• _The task_
Copy out every line of the data exactly.

• _Stored data_

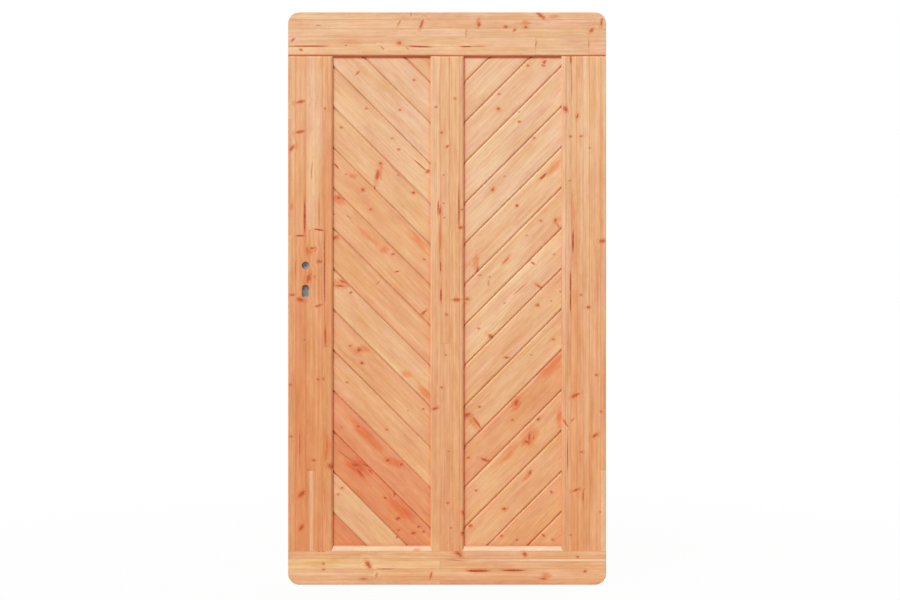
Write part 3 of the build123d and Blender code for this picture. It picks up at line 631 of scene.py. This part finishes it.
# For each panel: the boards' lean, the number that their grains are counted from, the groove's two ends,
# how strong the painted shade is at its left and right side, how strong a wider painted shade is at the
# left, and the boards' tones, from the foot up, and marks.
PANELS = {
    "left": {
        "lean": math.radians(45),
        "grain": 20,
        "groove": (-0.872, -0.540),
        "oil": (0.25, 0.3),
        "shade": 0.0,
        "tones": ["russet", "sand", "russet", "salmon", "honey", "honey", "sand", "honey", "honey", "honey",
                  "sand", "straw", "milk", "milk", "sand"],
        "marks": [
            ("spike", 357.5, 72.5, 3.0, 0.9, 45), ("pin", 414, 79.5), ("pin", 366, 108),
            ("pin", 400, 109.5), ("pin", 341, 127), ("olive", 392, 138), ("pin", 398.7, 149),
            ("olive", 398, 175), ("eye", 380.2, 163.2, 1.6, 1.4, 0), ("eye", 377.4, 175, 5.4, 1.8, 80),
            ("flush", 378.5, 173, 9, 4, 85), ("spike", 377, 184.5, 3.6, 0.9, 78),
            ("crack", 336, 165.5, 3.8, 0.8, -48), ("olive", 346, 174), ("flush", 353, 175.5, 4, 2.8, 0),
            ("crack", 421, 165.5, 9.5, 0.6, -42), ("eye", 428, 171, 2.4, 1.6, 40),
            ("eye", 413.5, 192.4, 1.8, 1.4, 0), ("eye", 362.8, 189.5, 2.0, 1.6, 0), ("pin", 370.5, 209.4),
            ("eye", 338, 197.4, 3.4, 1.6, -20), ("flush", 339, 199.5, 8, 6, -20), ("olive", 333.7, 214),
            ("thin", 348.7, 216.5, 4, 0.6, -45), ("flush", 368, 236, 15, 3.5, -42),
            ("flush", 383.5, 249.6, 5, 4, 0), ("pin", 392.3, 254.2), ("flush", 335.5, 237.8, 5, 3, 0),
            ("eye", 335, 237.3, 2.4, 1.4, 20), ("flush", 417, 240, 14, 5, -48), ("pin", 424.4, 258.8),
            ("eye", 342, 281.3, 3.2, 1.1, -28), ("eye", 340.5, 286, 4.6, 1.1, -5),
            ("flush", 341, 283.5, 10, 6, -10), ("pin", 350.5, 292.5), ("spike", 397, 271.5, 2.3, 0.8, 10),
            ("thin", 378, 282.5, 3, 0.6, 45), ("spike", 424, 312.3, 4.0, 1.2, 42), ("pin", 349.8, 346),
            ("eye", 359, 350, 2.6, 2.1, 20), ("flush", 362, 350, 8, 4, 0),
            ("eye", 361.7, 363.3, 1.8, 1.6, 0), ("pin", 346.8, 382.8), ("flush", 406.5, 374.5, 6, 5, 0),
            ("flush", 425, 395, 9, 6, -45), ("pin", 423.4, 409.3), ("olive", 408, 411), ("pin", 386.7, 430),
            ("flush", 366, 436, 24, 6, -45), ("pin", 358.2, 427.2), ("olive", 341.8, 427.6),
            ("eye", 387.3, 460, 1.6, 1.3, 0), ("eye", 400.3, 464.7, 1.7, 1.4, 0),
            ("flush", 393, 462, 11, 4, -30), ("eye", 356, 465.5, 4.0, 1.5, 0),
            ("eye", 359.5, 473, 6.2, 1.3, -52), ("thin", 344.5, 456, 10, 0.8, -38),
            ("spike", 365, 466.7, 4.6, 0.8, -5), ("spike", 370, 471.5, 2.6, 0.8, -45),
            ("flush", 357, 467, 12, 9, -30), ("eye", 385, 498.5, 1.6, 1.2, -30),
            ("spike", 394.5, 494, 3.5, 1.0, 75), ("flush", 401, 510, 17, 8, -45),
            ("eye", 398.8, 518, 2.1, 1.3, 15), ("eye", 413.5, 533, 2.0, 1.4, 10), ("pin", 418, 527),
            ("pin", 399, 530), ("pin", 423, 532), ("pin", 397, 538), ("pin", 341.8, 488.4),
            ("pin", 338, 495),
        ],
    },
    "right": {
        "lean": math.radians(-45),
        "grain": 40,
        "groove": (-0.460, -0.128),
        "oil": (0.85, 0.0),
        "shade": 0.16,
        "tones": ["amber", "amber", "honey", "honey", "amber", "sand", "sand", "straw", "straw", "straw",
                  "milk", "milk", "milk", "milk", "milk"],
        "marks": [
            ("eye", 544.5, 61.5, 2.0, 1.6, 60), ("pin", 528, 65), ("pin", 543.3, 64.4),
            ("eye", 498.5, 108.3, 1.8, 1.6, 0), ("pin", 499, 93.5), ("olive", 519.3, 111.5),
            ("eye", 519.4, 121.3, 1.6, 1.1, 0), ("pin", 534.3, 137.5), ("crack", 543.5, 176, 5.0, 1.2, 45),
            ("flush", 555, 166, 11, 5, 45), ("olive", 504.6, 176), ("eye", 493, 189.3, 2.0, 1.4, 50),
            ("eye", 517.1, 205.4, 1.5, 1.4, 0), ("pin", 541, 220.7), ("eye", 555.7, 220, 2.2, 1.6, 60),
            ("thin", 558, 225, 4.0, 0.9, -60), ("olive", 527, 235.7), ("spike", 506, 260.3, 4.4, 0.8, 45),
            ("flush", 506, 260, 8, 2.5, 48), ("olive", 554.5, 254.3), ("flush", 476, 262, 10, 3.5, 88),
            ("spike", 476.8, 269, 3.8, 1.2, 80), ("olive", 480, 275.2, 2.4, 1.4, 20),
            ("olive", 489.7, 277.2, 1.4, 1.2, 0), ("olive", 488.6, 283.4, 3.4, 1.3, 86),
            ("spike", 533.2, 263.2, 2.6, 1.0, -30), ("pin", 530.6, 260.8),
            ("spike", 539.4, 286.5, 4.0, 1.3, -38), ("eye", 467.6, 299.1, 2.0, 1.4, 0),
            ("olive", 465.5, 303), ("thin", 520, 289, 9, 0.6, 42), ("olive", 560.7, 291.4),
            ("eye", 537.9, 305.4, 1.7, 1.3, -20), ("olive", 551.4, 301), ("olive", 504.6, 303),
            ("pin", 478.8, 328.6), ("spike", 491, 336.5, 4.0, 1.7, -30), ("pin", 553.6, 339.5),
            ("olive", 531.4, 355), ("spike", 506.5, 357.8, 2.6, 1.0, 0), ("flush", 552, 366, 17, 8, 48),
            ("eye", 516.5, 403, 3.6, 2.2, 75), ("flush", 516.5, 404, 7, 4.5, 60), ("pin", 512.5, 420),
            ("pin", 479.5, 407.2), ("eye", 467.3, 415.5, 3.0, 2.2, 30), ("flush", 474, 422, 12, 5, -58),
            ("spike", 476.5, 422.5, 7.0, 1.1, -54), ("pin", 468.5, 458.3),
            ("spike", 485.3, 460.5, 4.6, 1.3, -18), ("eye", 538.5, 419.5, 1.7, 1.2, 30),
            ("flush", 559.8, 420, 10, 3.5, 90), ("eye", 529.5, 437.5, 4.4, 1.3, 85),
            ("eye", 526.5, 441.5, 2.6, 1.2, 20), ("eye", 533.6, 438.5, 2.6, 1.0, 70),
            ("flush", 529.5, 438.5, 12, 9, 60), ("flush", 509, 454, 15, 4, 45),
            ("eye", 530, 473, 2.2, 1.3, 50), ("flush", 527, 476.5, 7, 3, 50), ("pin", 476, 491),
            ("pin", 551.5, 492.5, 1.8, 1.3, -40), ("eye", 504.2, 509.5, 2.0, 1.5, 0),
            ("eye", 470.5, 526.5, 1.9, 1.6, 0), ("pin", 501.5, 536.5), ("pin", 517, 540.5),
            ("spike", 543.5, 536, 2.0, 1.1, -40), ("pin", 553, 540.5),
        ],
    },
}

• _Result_
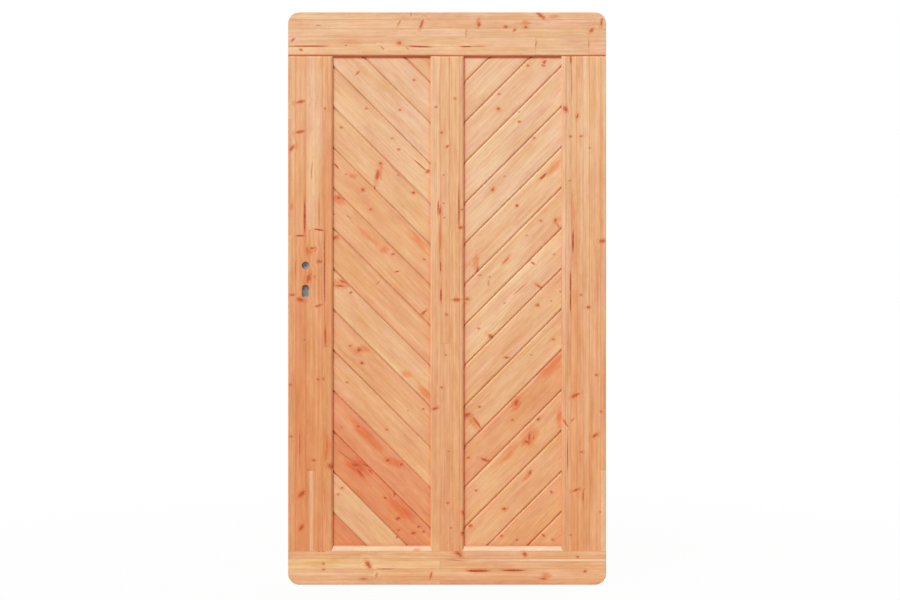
Write part 3 of the build123d and Blender code for this picture. It picks up at line 631 of scene.py. This part finishes it.
# For each panel: the boards' lean, the number that their grains are counted from, the groove's two ends,
# how strong the painted shade is at its left and right side, how strong a wider painted shade is at the
# left, and the boards' tones, from the foot up, and marks.
PANELS = {
    "left": {
        "lean": math.radians(45),
        "grain": 20,
        "groove": (-0.872, -0.540),
        "oil": (0.25, 0.3),
        "shade": 0.0,
        "tones": ["russet", "sand", "russet", "salmon", "honey", "honey", "sand", "honey", "honey", "honey",
                  "sand", "straw", "milk", "milk", "sand"],
        "marks": [
            ("spike", 357.5, 72.5, 3.0, 0.9, 45), ("pin", 414, 79.5), ("pin", 366, 108),
            ("pin", 400, 109.5), ("pin", 341, 127), ("olive", 392, 138), ("pin", 398.7, 149),
            ("olive", 398, 175), ("eye", 380.2, 163.2, 1.6, 1.4, 0), ("eye", 377.4, 175, 5.4, 1.8, 80),
            ("flush", 378.5, 173, 9, 4, 85), ("spike", 377, 184.5, 3.6, 0.9, 78),
            ("crack", 336, 165.5, 3.8, 0.8, -48), ("olive", 346, 174), ("flush", 353, 175.5, 4, 2.8, 0),
            ("crack", 421, 165.5, 9.5, 0.6, -42), ("eye", 428, 171, 2.4, 1.6, 40),
            ("eye", 413.5, 192.4, 1.8, 1.4, 0), ("eye", 362.8, 189.5, 2.0, 1.6, 0), ("pin", 370.5, 209.4),
            ("eye", 338, 197.4, 3.4, 1.6, -20), ("flush", 339, 199.5, 8, 6, -20), ("olive", 333.7, 214),
            ("thin", 348.7, 216.5, 4, 0.6, -45), ("flush", 368, 236, 15, 3.5, -42),
            ("flush", 383.5, 249.6, 5, 4, 0), ("pin", 392.3, 254.2), ("flush", 335.5, 237.8, 5, 3, 0),
            ("eye", 335, 237.3, 2.4, 1.4, 20), ("flush", 417, 240, 14, 5, -48), ("pin", 424.4, 258.8),
            ("eye", 342, 281.3, 3.2, 1.1, -28), ("eye", 340.5, 286, 4.6, 1.1, -5),
            ("flush", 341, 283.5, 10, 6, -10), ("pin", 350.5, 292.5), ("spike", 397, 271.5, 2.3, 0.8, 10),
            ("thin", 378, 282.5, 3, 0.6, 45), ("spike", 424, 312.3, 4.0, 1.2, 42), ("pin", 349.8, 346),
            ("eye", 359, 350, 2.6, 2.1, 20), ("flush", 362, 350, 8, 4, 0),
            ("eye", 361.7, 363.3, 1.8, 1.6, 0), ("pin", 346.8, 382.8), ("flush", 406.5, 374.5, 6, 5, 0),
            ("flush", 425, 395, 9, 6, -45), ("pin", 423.4, 409.3), ("olive", 408, 411), ("pin", 386.7, 430),
            ("flush", 366, 436, 24, 6, -45), ("pin", 358.2, 427.2), ("olive", 341.8, 427.6),
            ("eye", 387.3, 460, 1.6, 1.3, 0), ("eye", 400.3, 464.7, 1.7, 1.4, 0),
            ("flush", 393, 462, 11, 4, -30), ("eye", 356, 465.5, 4.0, 1.5, 0),
            ("eye", 359.5, 473, 6.2, 1.3, -52), ("thin", 344.5, 456, 10, 0.8, -38),
            ("spike", 365, 466.7, 4.6, 0.8, -5), ("spike", 370, 471.5, 2.6, 0.8, -45),
            ("flush", 357, 467, 12, 9, -30), ("eye", 385, 498.5, 1.6, 1.2, -30),
            ("spike", 394.5, 494, 3.5, 1.0, 75), ("flush", 401, 510, 17, 8, -45),
            ("eye", 398.8, 518, 2.1, 1.3, 15), ("eye", 413.5, 533, 2.0, 1.4, 10), ("pin", 418, 527),
            ("pin", 399, 530), ("pin", 423, 532), ("pin", 397, 538), ("pin", 341.8, 488.4),
            ("pin", 338, 495),
        ],
    },
    "right": {
        "lean": math.radians(-45),
        "grain": 40,
        "groove": (-0.460, -0.128),
        "oil": (0.85, 0.0),
        "shade": 0.16,
        "tones": ["amber", "amber", "honey", "honey", "amber", "sand", "sand", "straw", "straw", "straw",
                  "milk", "milk", "milk", "milk", "milk"],
        "marks": [
            ("eye", 544.5, 61.5, 2.0, 1.6, 60), ("pin", 528, 65), ("pin", 543.3, 64.4),
            ("eye", 498.5, 108.3, 1.8, 1.6, 0), ("pin", 499, 93.5), ("olive", 519.3, 111.5),
            ("eye", 519.4, 121.3, 1.6, 1.1, 0), ("pin", 534.3, 137.5), ("crack", 543.5, 176, 5.0, 1.2, 45),
            ("flush", 555, 166, 11, 5, 45), ("olive", 504.6, 176), ("eye", 493, 189.3, 2.0, 1.4, 50),
            ("eye", 517.1, 205.4, 1.5, 1.4, 0), ("pin", 541, 220.7), ("eye", 555.7, 220, 2.2, 1.6, 60),
            ("thin", 558, 225, 4.0, 0.9, -60), ("olive", 527, 235.7), ("spike", 506, 260.3, 4.4, 0.8, 45),
            ("flush", 506, 260, 8, 2.5, 48), ("olive", 554.5, 254.3), ("flush", 476, 262, 10, 3.5, 88),
            ("spike", 476.8, 269, 3.8, 1.2, 80), ("olive", 480, 275.2, 2.4, 1.4, 20),
            ("olive", 489.7, 277.2, 1.4, 1.2, 0), ("olive", 488.6, 283.4, 3.4, 1.3, 86),
            ("spike", 533.2, 263.2, 2.6, 1.0, -30), ("pin", 530.6, 260.8),
            ("spike", 539.4, 286.5, 4.0, 1.3, -38), ("eye", 467.6, 299.1, 2.0, 1.4, 0),
            ("olive", 465.5, 303), ("thin", 520, 289, 9, 0.6, 42), ("olive", 560.7, 291.4),
            ("eye", 537.9, 305.4, 1.7, 1.3, -20), ("olive", 551.4, 301), ("olive", 504.6, 303),
            ("pin", 478.8, 328.6), ("spike", 491, 336.5, 4.0, 1.7, -30), ("pin", 553.6, 339.5),
            ("olive", 531.4, 355), ("spike", 506.5, 357.8, 2.6, 1.0, 0), ("flush", 552, 366, 17, 8, 48),
            ("eye", 516.5, 403, 3.6, 2.2, 75), ("flush", 516.5, 404, 7, 4.5, 60), ("pin", 512.5, 420),
            ("pin", 479.5, 407.2), ("eye", 467.3, 415.5, 3.0, 2.2, 30), ("flush", 474, 422, 12, 5, -58),
            ("spike", 476.5, 422.5, 7.0, 1.1, -54), ("pin", 468.5, 458.3),
            ("spike", 485.3, 460.5, 4.6, 1.3, -18), ("eye", 538.5, 419.5, 1.7, 1.2, 30),
            ("flush", 559.8, 420, 10, 3.5, 90), ("eye", 529.5, 437.5, 4.4, 1.3, 85),
            ("eye", 526.5, 441.5, 2.6, 1.2, 20), ("eye", 533.6, 438.5, 2.6, 1.0, 70),
            ("flush", 529.5, 438.5, 12, 9, 60), ("flush", 509, 454, 15, 4, 45),
            ("eye", 530, 473, 2.2, 1.3, 50), ("flush", 527, 476.5, 7, 3, 50), ("pin", 476, 491),
            ("pin", 551.5, 492.5, 1.8, 1.3, -40), ("eye", 504.2, 509.5, 2.0, 1.5, 0),
            ("eye", 470.5, 526.5, 1.9, 1.6, 0), ("pin", 501.5, 536.5), ("pin", 517, 540.5),
            ("spike", 543.5, 536, 2.0, 1.1, -40), ("pin", 553, 540.5),
        ],
    },
}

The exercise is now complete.